You might find this problem when going to see groups called the Coasters, Drifters and the Platters. You pay for the tickets, arrive at the concert, and don't recognize a single face up there on the stage. When they open their mouths to sing, you're sure of it. Notes turn sour, and the voices singing them are obviously not the same. A real lover of oldies has to watch for this. While inevitably there will be changes in personnel, a group should be able to hold onto its identity. The real music lover should make sure the group has a pedigree going back to the original hits, and not simply some singers who took a name in order to cash in. Keep in mind: Carl Gardner is the Coasters one and only lead singer. Herb Reed and the Platters is the only group by that name in which there is an original member.
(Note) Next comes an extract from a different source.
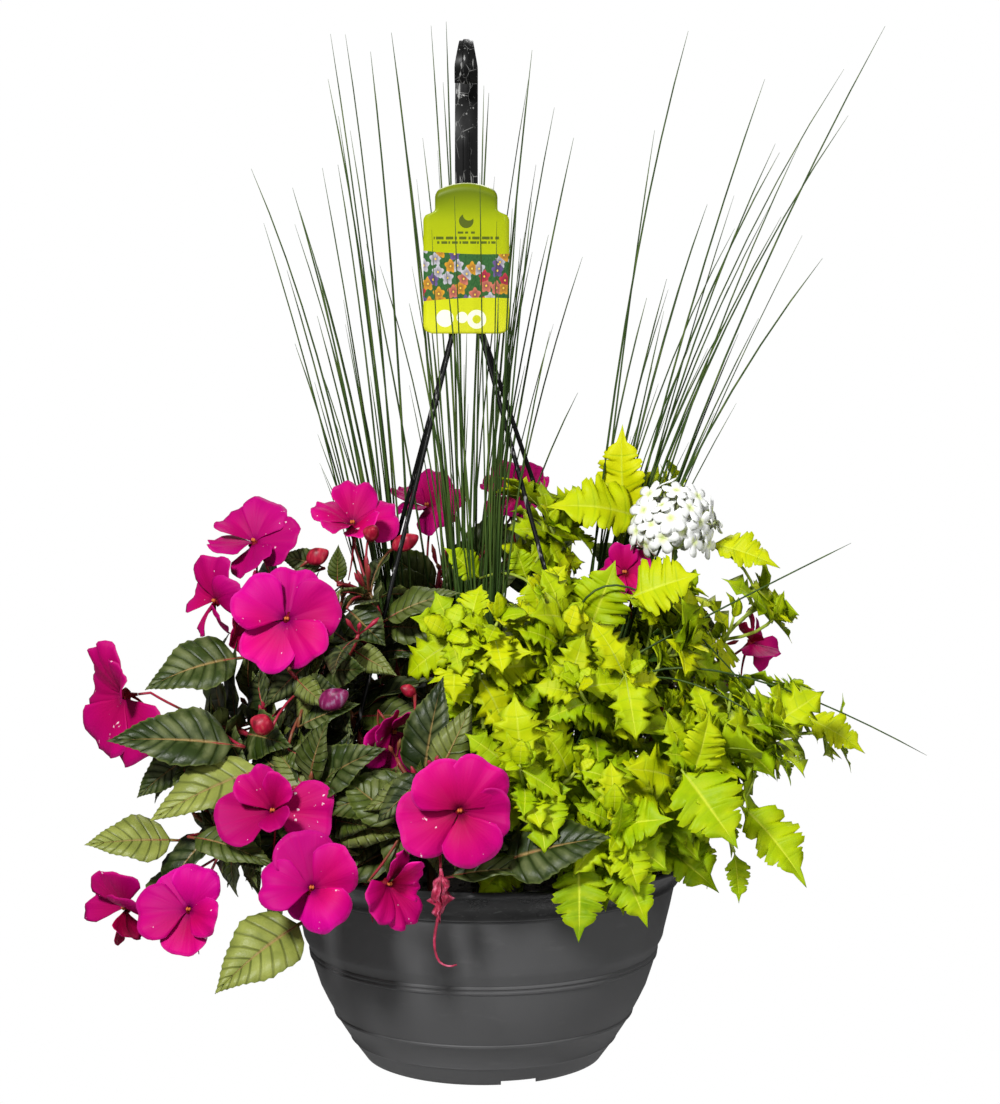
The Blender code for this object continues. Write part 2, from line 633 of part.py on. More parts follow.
COLEUS = {
    "coleus_1": ((6, -84), (-8, -96, 176), 6, 58),
    "coleus_2": ((30, -50), (44, -62, 196), 6, 60),
    "coleus_3": ((44, 4), (60, 14, 236), 5, 62),
    "coleus_4": ((94, 32), (112, 64, 252), 5, 62),
    "coleus_5": ((88, -24), (152, -44, 166), 6, 66),
    "coleus_6": ((122, 6), (206, 2, 176), 5, 60),
    "coleus_7": ((62, -84), (94, -118, 138), 6, 62),
    "coleus_8": ((26, -112), (40, -168, 74), 6, 68),
    "coleus_9": ((70, -108), (92, -172, 40), 6, 70),
    "coleus_10": ((98, -78), (146, -142, 76), 6, 84),
    "coleus_11": ((118, -48), (200, -90, 92), 6, 72),
    "coleus_12": ((126, -18), (256, -26, 86), 6, 62),
    "coleus_13": ((100, 72), (156, 116, 128), 5, 72),
    "coleus_14": ((52, 104), (64, 160, 104), 5, 72),
}
IMPATIENS_EDGE = ((0.0, 0.009), (0.13, 0.024), (0.34, 0.2), (0.56, 0.235), (0.79, 0.125), (1.0, 0.0))
IMPATIENS_RIBS = (0.42, 1.0)
COLEUS_EDGE = ((0.0, 0.011), (0.27, 0.35), (0.37, 0.19), (0.6, 0.42), (0.7, 0.17), (1.0, 0.0))
COLEUS_RIBS = (0.5, 1.0)
SMALL_EDGE = ((0.0, 0.014), (0.34, 0.36), (0.47, 0.17), (0.68, 0.3), (1.0, 0.0))
SMALL_RIBS = (0.4, 1.0)
LEAF_THICK = 0.8 * MM
LARGE_LEAF = 50 * MM
STEM_SIDES, STEM_STEPS = 4, 5
STALK_RADIUS = 0.95 * MM
ATTEMPTS, STALK_ATTEMPTS = 40, 200


def stem_lines(name, foot, top):
    """The ways that a stem may take, straightest first: from its hole in the soil, up and then out."""
    root, crown = at(*foot, -14), at(*top)
    bend = root.lerp(crown, 0.35)
    bend.z = root.z + 0.78 * (crown.z - root.z) + 0.22 * (crown - root).xy.length
    for attempt in range(ATTEMPTS):
        draw = random.Random(f"{name} stem {attempt}")
        stray = Vector([draw.uniform(-1, 1) for _ in range(3)]) * 1.2 * MM * attempt
        line = curve_points(root, bend + stray, crown + stray * 0.3, STEM_STEPS)
        yield [at(*foot, HOLE_FLOOR + 2)] + line


def along_line(points, share):
    """The place and the direction at a share of a line's steps."""
    step = min(int(share * (len(points) - 1)), len(points) - 2)
    part = share * (len(points) - 1) - step
    return points[step].lerp(points[step + 1], part), (points[step + 1] - points[step]).normalized()


def leaf_tries(name, index, line, share, turn, length, spread):
    """The poses that a leaf may take, nearest to its natural one first: matrix, length, droop, fold."""
    root, ahead = along_line(line, share)
    root_reach = 0.6 * MM
    out = Vector((root.x - RIM_CENTRE.x, root.y, 0))
    out = out.normalized() if out.length > 20 * MM else Vector((0, -1, 0))
    facing = (ahead * 0.55 + out * 0.75 + UP * 0.25).normalized()
    across = facing.orthogonal().normalized()
    for attempt in range(ATTEMPTS):
        draw = random.Random(f"{name} {index} {attempt}")
        loose = attempt / ATTEMPTS
        angle = turn + draw.uniform(-1, 1) * (0.3 + 1.6 * loose)
        rise = spread + draw.uniform(-0.35, 0.35) * (1 + loose)
        radial = Matrix.Rotation(angle, 3, facing) @ across
        along = radial * math.cos(rise) + facing * math.sin(rise)
        face = facing * math.cos(rise) - radial * math.sin(rise)
        face += radial.cross(facing) * draw.uniform(-0.35, 0.35)
        size = length * draw.uniform(0.86, 1.08) * (1 - 0.4 * loose)
        droop, fold = draw.uniform(0.35, 0.95), draw.uniform(0.1, 0.3)
        yield frame(root + radial * root_reach, along, face), size, droop, fold


def add_leaves(name, line, shapes, count, longest, edges, opposite, from_share, taper=0.42):
    """Leaves up the stem, in pairs or in a spiral, each in the first pose that clears its neighbours."""
    for index in range(count):
        level = index // 2 if opposite else index
        levels = (count + 1) // 2 if opposite else count
        share = from_share + (0.985 - from_share) * (level / max(1, levels - 1)) ** 0.8
        turn = (level * math.pi / 2 + math.pi * (index % 2) + 0.8) if opposite else index * 2.4
        young = level / max(1, levels - 1)
        length = longest * MM * (1 - taper * young)
        edge, ribs = edges[0] if length > LARGE_LEAF else edges[-1]
        spread = 0.1 + 0.5 * young
        for matrix, size, droop, fold in leaf_tries(name, index, line, share, turn, length, spread):
            thin, fat = (blade(edge, ribs, size, size, thick, droop, fold, 0.1)
                         for thick in (LEAF_THICK, LEAF_THICK + 2 * CLEARANCE))
            if bed.clears(moved(fat, matrix), (name + " stem",)):
                shapes.append(moved(thin, matrix))
                bed.add(name, shapes[-1])
                break
        else:
            print("no room for leaf", name, index)


def make_stem(name, foot, top, radius):
    """The stem alone: its line and its shape, on the first way that is clear."""
    radii = [radius] * 2 + [radius * (1 - 0.5 * (i + 1) / STEM_STEPS) for i in range(STEM_STEPS)]
    for line in stem_lines(name, foot, top):
        if bed.clears(stalk(line, [r + CLEARANCE for r in radii], STEM_SIDES)):
            break
    else:
        print("no way for the stem of", name)
    shape = stalk(line, radii, STEM_SIDES)
    bed.add(name + " stem", shape)
    return line, shape


def flower_stalk_tries(name, line, bloom):
    """The ways that a thin stalk may take from the stem's upper part to the back of a bloom."""
    seat, facing = bloom_seat(bloom)
    end = seat - facing * GAP
    behind = end - facing * 9 * MM
    for attempt in range(STALK_ATTEMPTS):
        draw = random.Random(f"{name} {bloom} {attempt}")
        start, _ = along_line(line, draw.uniform(0.6, 0.97))
        stray = Vector([draw.uniform(-1, 1) for _ in range(3)]) * (6 + 0.3 * attempt) * MM
        bend = start.lerp(behind, draw.uniform(0.4, 0.8)) + stray
        yield curve_points(start, bend, behind, 3) + [end]


def flower_stalk(name, line, bloom):
    for points in flower_stalk_tries(name, line, bloom):
        room = stalk(points[:-1], [STALK_RADIUS + CLEARANCE] * (len(points) - 1), 3)
        if bed.clears(room, (name + " stem",)):
            thin = stalk(points, [STALK_RADIUS] * len(points), 3)
            bed.add(name, thin)
            return [thin]
    print("no way for the stalk of", bloom)
    return []


# Verbena: a dome of five-lobed florets on a core, on its own stem with a few narrow leaves

VERBENA_FOOT, VERBENA_HEAD = (104, -4), (138, -22, 236)
HEAD_CORE = 23 * MM
HEAD_REACH = 31 * MM
FLORETS = 20
FLORET_SIZE = 15.5 * MM
NARROW_EDGE = ((0.0, 0.02), (0.3, 0.1), (0.42, 0.07), (0.6, 0.11), (1.0, 0.0))
NARROW_RIBS = (0.5, 1.0)


def floret(root, end, face):
    """A five-sided tube from the core that opens into five rounded lobes."""
    stance = frame(end, face.orthogonal(), face)
    tube = 1.1 * MM
    places, faces = [], []
    for corner in range(5):
        angle = math.tau * corner / 5
        around = stance.to_3x3() @ Vector((math.cos(angle), math.sin(angle), 0)) * tube
        places += [root + around, end - face * 1.2 * MM + around]
    for corner in range(10):
        angle = math.tau * corner / 10
        reach, rise = ((0.52, 0.7 * MM), (0.2, 0.2 * MM))[corner % 2]
        reach *= FLORET_SIZE
        places.append(stance @ Vector((math.cos(angle) * reach, math.sin(angle) * reach, rise)))
    places.append(stance @ Vector((0, 0, 0.3 * MM)))
    faces.append((8, 6, 4, 2, 0))
    for corner in range(5):
        low, next_low = 2 * corner, 2 * ((corner + 1) % 5)
        lobe, notch, next_lobe = 10 + 2 * corner, 11 + 2 * corner, 10 + (2 * corner + 2) % 10
        faces += [(low, next_low, next_low + 1, low + 1), (low + 1, next_low + 1, notch),
                  (low + 1, notch, lobe), (next_low + 1, next_lobe, notch),
                  (20, lobe, notch), (20, notch, next_lobe)]
    return places, faces


def make_verbena():
    centre = at(*VERBENA_HEAD)
    bm = bmesh.new()
    bmesh.ops.create_icosphere(bm, subdivisions=1, radius=HEAD_CORE, matrix=Matrix.Translation(centre))
    bm.verts.index_update()
    shapes = [([v.co.copy() for v in bm.verts], [tuple(v.index for v in f.verts) for f in bm.faces])]
    bm.free()
    golden = math.pi * (3 - math.sqrt(5))
    for index in range(FLORETS):
        height = 1 - 1.35 * (index + 0.5) / FLORETS
        around = math.sqrt(1 - height * height)
        out = Vector((around * math.cos(index * golden), around * math.sin(index * golden), height))
        face = out.lerp(Vector((0, -1, 0.4)).normalized(), 0.15).normalized()
        end = centre + out * HEAD_REACH
        shapes.append(floret(centre + out * (HEAD_CORE - 5 * MM), end, face))
    head = fuse("verbena_head", shapes, WHITE_PETAL)
    bed.add("verbena_head", shape_of(head))


def make_verbena_stem(line, shape):
    name = "verbena_stem"
    shapes = [shape]
    add_leaves(name, line, shapes, 4, 46, ((NARROW_EDGE, NARROW_RIBS),), True, 0.4)
    fuse(name, shapes, STEM_GREEN)


# Spent bloom: a few shrivelled petals and a long curled spur, below the front bloom

def make_spent_bloom():
    shapes = [stalk([at(*SPENT_TOP), at(-27, -189, 4), at(-28, -190, -8)], [1.2 * MM, 3.2 * MM, 1.4 * MM], 5)]
    spur = [at(-28, -190, -6), at(-33, -191, -20), at(-34, -192, -32), at(-28, -193, -42), at(-18, -194, -44)]
    shapes.append(stalk(spur, [1.2 * MM, 0.9 * MM, 0.8 * MM, 0.7 * MM, 0.6 * MM], 3))
    for turn in (0.4, 2.6, 4.7):
        petal = blade(SMALL_EDGE, SMALL_RIBS, 22 * MM, 20 * MM, PETAL_THICK, droop=1.4, fold=0.5)
        out = Vector((math.cos(turn), math.sin(turn) * 0.6, -0.75))
        shapes.append(moved(petal, frame(at(-27.5, -189.5, 6), out, Vector((0, 0, 1)) + out * 0.4)))
    spent = fuse("spent_bloom", shapes, SPENT_PETAL)
    bed.add("spent_bloom", shape_of(spent))


# Holes in the pot's floor and in the soil

def drain(index):
    """The cutter of one of the drain holes, which stand in a ring round the floor's middle."""
    angle = math.tau * (index + 0.5) / DRAINS
    middle = RIM_CENTRE + Vector((math.cos(angle), math.sin(angle), 0)) * DRAIN_RING
    return cylinder_cutter(f"drain_{index}", middle - UP * 165 * MM, middle - UP * 150 * MM, DRAIN_RADIUS, 8)


def soil_hole(name, foot, inner_radius):
    """A five-sided cutter that holds a round of the inner radius."""
    radius = inner_radius / math.cos(math.pi / 5)
    return cylinder_cutter("soil_hole_" + name, at(*foot, HOLE_FLOOR), at(*foot, 10), radius, 5)


def build():
    cut = {side: make_strand(side, azimuth) for side, azimuth in STRAND_AZIMUTHS.items()}
    make_hook([socket for socket, _ in cut.values()])
    make_tag()

    pot = turned("pot", POT_PROFILE, POT_PLASTIC)
    cut_holes(pot, [drain(index) for index in range(DRAINS)] + [hole for _, hole in cut.values()])
    bed.add("pot", shape_of(pot))

    for name, details in BLOOMS.items():
        make_bloom(name, *details)
    make_spent_bloom()
    make_verbena()

    holes = []
    stems = {}
    for name, (foot, top, *_) in {**IMPATIENS, **COLEUS}.items():
        radius = 3.2 * MM if name in IMPATIENS else 2.4 * MM
        stems[name] = make_stem(name, foot, top, radius)
        holes.append(soil_hole(name, foot, radius + 0.45 * MM))
    neck = (*VERBENA_HEAD[:2], VERBENA_HEAD[2] - (HEAD_CORE + GAP) / MM)
    stems["verbena_stem"] = make_stem("verbena_stem", VERBENA_FOOT, neck, 1.8 * MM)
    holes.append(soil_hole("verbena", VERBENA_FOOT, 1.8 * MM + 0.45 * MM))

    stalks = {name: [shape for bloom in blooms for shape in flower_stalk(name, stems[name][0], bloom)]
              for name, (*_, blooms) in IMPATIENS.items()}

    for name, (place, tips) in RUSHES.items():
        make_rushes(name, place, [rush_tries(name, index, place, tip) for index, tip in enumerate(tips)])
        holes.append(soil_hole(name, place, CROWN_RADIUS + 0.45 * MM))
    name = "rushes_arching"
    make_rushes(name, ARCH_FOOT, [arch_tries(name, index, *arch) for index, arch in enumerate(ARCHES)])
    holes.append(soil_hole(name, ARCH_FOOT, CROWN_RADIUS + 0.45 * MM))

    soil = turned("soil", SOIL_PROFILE, POTTING_MIX)
    cut_holes(soil, holes)
    bed.add("soil", shape_of(soil))

    make_verbena_stem(*stems["verbena_stem"])
    for name, (_, _, count, longest, _) in IMPATIENS.items():
        line, shape = stems[name]
        shapes = [shape] + stalks[name]
        add_leaves(name, line, shapes, count, longest, ((IMPATIENS_EDGE, IMPATIENS_RIBS),), False, 0.45, 0.15)
        fuse(name, shapes, LEAF_GREEN)
    for name, (_, _, count, longest) in COLEUS.items():
        line, shape = stems[name]
        shapes = [shape]
        add_leaves(name, line, shapes, count, longest, ((COLEUS_EDGE, COLEUS_RIBS), (SMALL_EDGE, SMALL_RIBS)),
                   True, 0.42)
        fuse(name, shapes, LIME_LEAF)


build()
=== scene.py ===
# %% [markdown]
# # A mixed hanging basket
#
# A moulded pot hangs by four thin strands from a black hook. Rushes stand in its middle, magenta impatiens
# fill the left side, lime coleus the right side, and one white verbena head looks out between them.
# The plain solids of all these pieces are loaded first. They say where everything is, so this lesson
# only has to make the finer shapes and the finishes, and it never guesses a place twice.

# %% The solids and the tools
import math
import random
from collections import Counter

import bpy
import numpy as np
from mathutils import Matrix, Vector, noise
from mathutils.bvhtree import BVHTree


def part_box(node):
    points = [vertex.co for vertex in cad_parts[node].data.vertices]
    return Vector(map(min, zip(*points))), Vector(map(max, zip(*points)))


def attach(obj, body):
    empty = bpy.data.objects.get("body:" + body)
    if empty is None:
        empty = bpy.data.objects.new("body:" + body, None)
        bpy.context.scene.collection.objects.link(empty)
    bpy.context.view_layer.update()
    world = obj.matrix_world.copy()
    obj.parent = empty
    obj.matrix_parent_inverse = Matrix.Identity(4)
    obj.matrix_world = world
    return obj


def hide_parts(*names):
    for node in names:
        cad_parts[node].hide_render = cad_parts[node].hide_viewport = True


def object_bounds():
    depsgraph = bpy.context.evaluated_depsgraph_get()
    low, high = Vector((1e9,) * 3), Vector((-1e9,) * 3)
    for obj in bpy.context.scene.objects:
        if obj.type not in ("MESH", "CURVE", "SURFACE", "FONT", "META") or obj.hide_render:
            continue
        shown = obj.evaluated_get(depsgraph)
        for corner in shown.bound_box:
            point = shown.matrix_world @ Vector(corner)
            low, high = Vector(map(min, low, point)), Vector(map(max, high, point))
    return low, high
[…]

Bill Pinkney is the only original Drifter still performing.
In New York assemblyman Peter Rivera has introduced a bill that would allow original music groups to seek civil penalties from fake groups who use their names. In Pennsylvania state senator Bob Robbins introduced the Truth in Music Advertising Act and on February 22, 2006, Governor Ed Rendell signed it into law. The law prohibits anyone from either advertising or conducting "a live musical performance in Pennsylvania through the use of false, deceptive or misleading affiliation, connection or association between a performing group and a recording group." If such fraud is discovered Attorney General Tom Corbett is empowered to stop the performances. Conviction can bring fines of up to $15,000.
So be an informed consumer. Before you pay good money to go to an oldies show, find out who these 'oldies' are. Make sure there's an original member or two, or that this band is descended from the original through the consent and authorization of the band members who made the hits. Once you know the make-up and the history of the group that's going to perform, you can make an informed choice about whether you want to go to the show. It could be that you want to hear reproductions of the songs that you love, and will not be bothered by the fact that the performance is not by the original group. But you don't want to do it at the expense of the original members, and you certainly want to know who these singers are before you sit down to enjoy the show.